Mais l’administration Biden entend clairement favoriser les emplois syndiqués aux Etats-Unis et la fabrication nationale. Et mercredi, en visite à Détroit chez General Motors, le président a donné le ton : « le futur est électrique – et il sera fait ici, en Amérique », a-t-il lancé, s’enthousiasmant pour le Hummer électrique du constructeur américain.
Il pourrait cependant se heurter à la vive opposition des partenaires commerciaux canadiens et mexicains des Etats-Unis qui arguent que cette proposition de crédit d’impôt s’apparente à une mesure protectionniste inacceptable et illégale au regard de l’accord de libre-échange qui lie les trois pays. « Nous n’avons pas la même perception » de l’aspect juridique, a réagi jeudi Jen Psaki, la porte-parole de la Maison Blanche, notant que ce ne serait pas la première fois qu’un pays met en place des incitations financières et des crédits d’impôts pour l’automobile.
Risque de préjudice économique
Les responsables canadiens et mexicains observent, eux, que les investissements dans le secteur automobile du Canada et du Mexique pourraient se réduire à l’avenir à peau de chagrin au profit des États-Unis.

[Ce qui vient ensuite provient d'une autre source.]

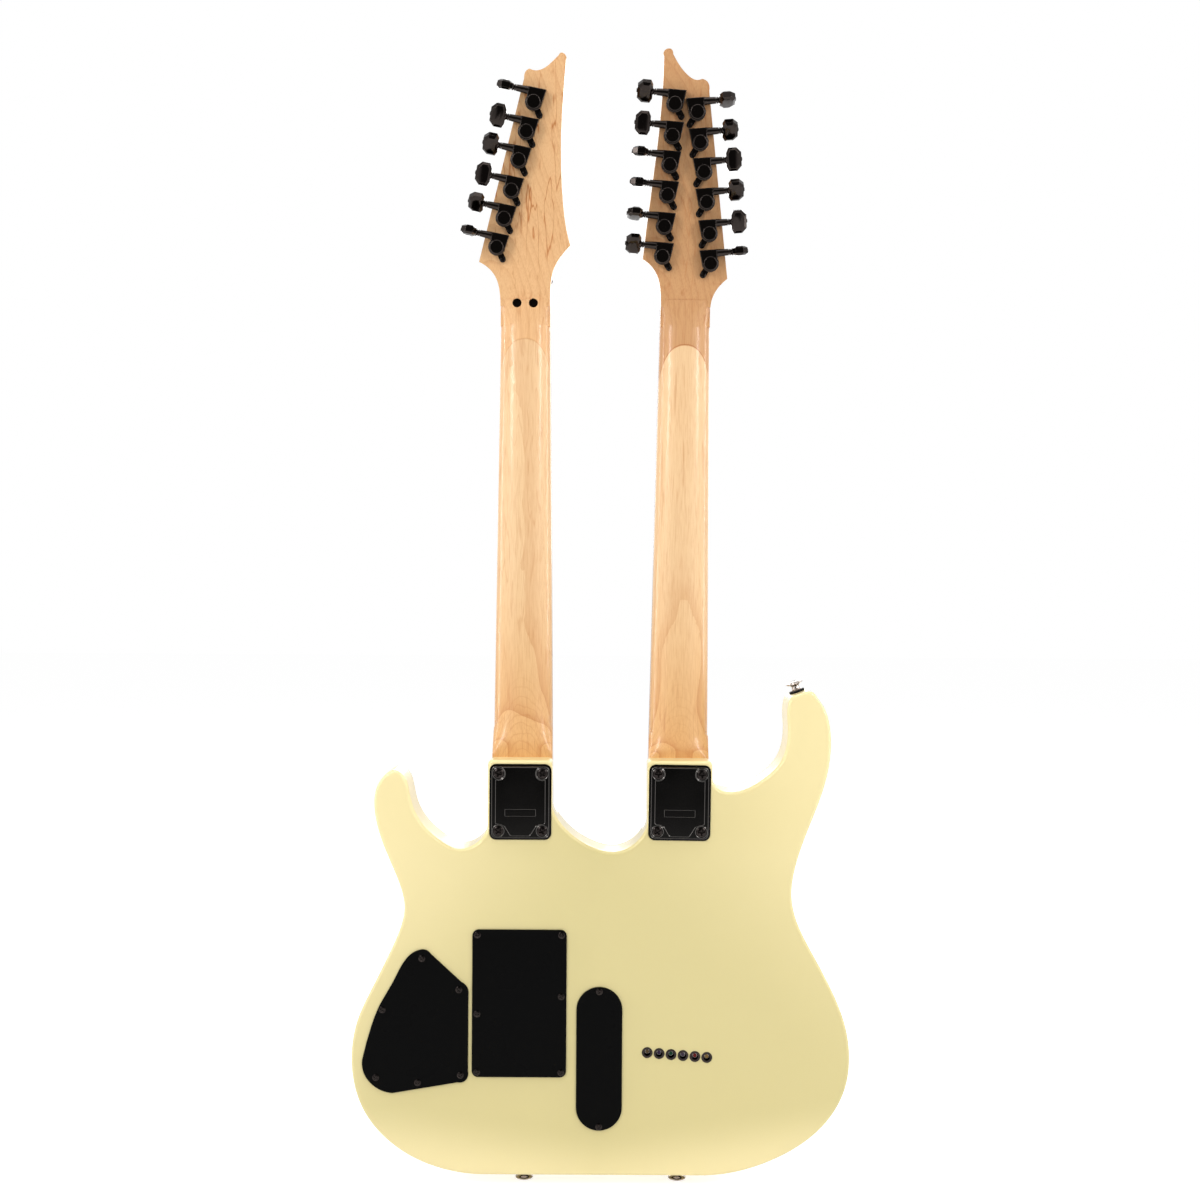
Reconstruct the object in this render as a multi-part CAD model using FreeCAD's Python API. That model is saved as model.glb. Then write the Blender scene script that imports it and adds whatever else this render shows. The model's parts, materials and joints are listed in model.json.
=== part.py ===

Selon eux, cela nuira également aux fournisseurs américains d’usines canadiennes ou mexicaines et perturbera sérieusement les chaînes d’approvisionnement aujourd’hui parfaitement chorégraphiées entre les trois pays. La ministre canadienne du Commerce, Mary Ng, avait averti dès le 22 octobre, dans une lettre adressée au Congrès et à la représentante américaine au Commerce Katherine Tai, que cette mesure pourrait saper le fonctionnement actuel de l’industrie automobile nord-américaine.
« S’ils étaient adoptés, ces crédits d’impôts auraient un impact négatif majeur sur l’avenir de la production de véhicules électriques et automobiles au Canada, entraînant un risque de préjudice économique grave et des dizaines de milliers de pertes d’emplois dans l’un des plus grands secteurs manufacturiers du Canada », avait-elle déploré. Selon elle, « les entreprises et les travailleurs américains ne seraient pas épargnés par ces impacts ». Ottawa juge aussi ces dispositions incompatibles avec les obligations des États-Unis en vertu de l’accord commercial AEUMC et des règles de l’Organisation mondiale du commerce.

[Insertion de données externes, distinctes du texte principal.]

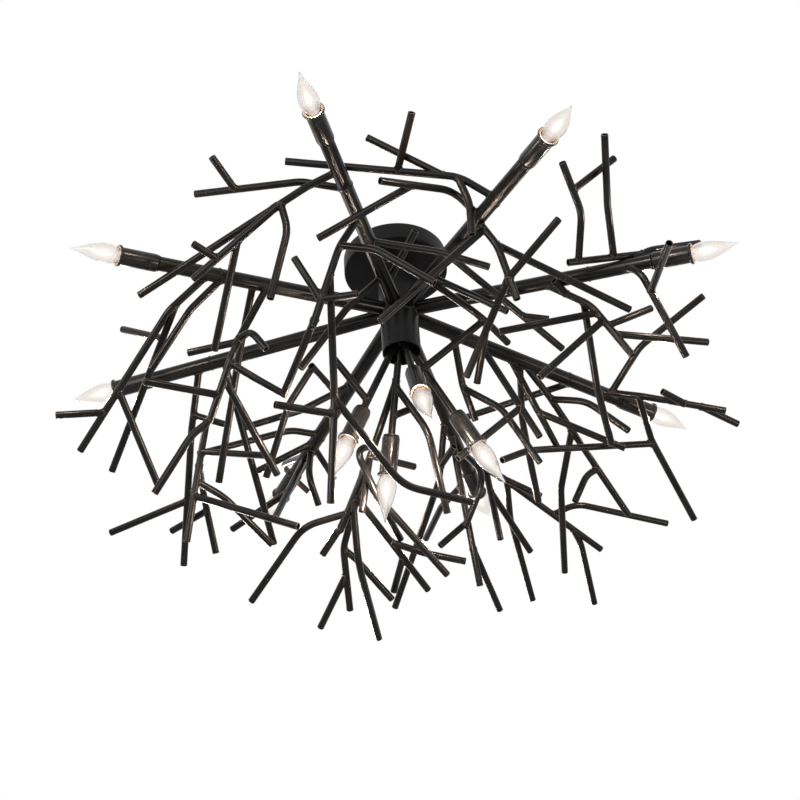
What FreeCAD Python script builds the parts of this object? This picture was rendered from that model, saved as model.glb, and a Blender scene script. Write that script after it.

Enjeu de taille pour le Canada
L’ambassadeur du Mexique aux Etats-Unis, Esteban Moctezuma Barragan, aux côtés d’une vingtaine d’autres ambassadeurs, avait lui argué dans une lettre au Congrès américain que le crédit d’impôt « entrerait en conflit avec l’objectif du déploiement rapide de nouvelles technologies durables » car il ne s’appliquerait qu’à deux véhicules américains sur plus de 50 véhicules électriques actuellement disponibles. « Je suis consciente des préoccupations que nos partenaires commerciaux ont soulevées, et nous nous soucions de ces préoccupations », avait assuré la semaine dernière Katherine Tai à des journalistes.
Mais elle avait aussi souligné qu’elle partageait l’ambition de Joe Biden de « placer les États-Unis dans les meilleures conditions pour être compétitifs afin de réaliser ses objectifs et relever les défis industriels » à venir. « Toutes les relations diplomatiques ont des domaines où il y a des sujets difficiles à discuter (…) C’est le but de ces rencontres en personne », a commenté Jen Psaki, jeudi. Pour le Canada, l’enjeu est de taille étant donné l’importance du secteur qui représente 135.000 emplois directs et plus de 500.000 indirects.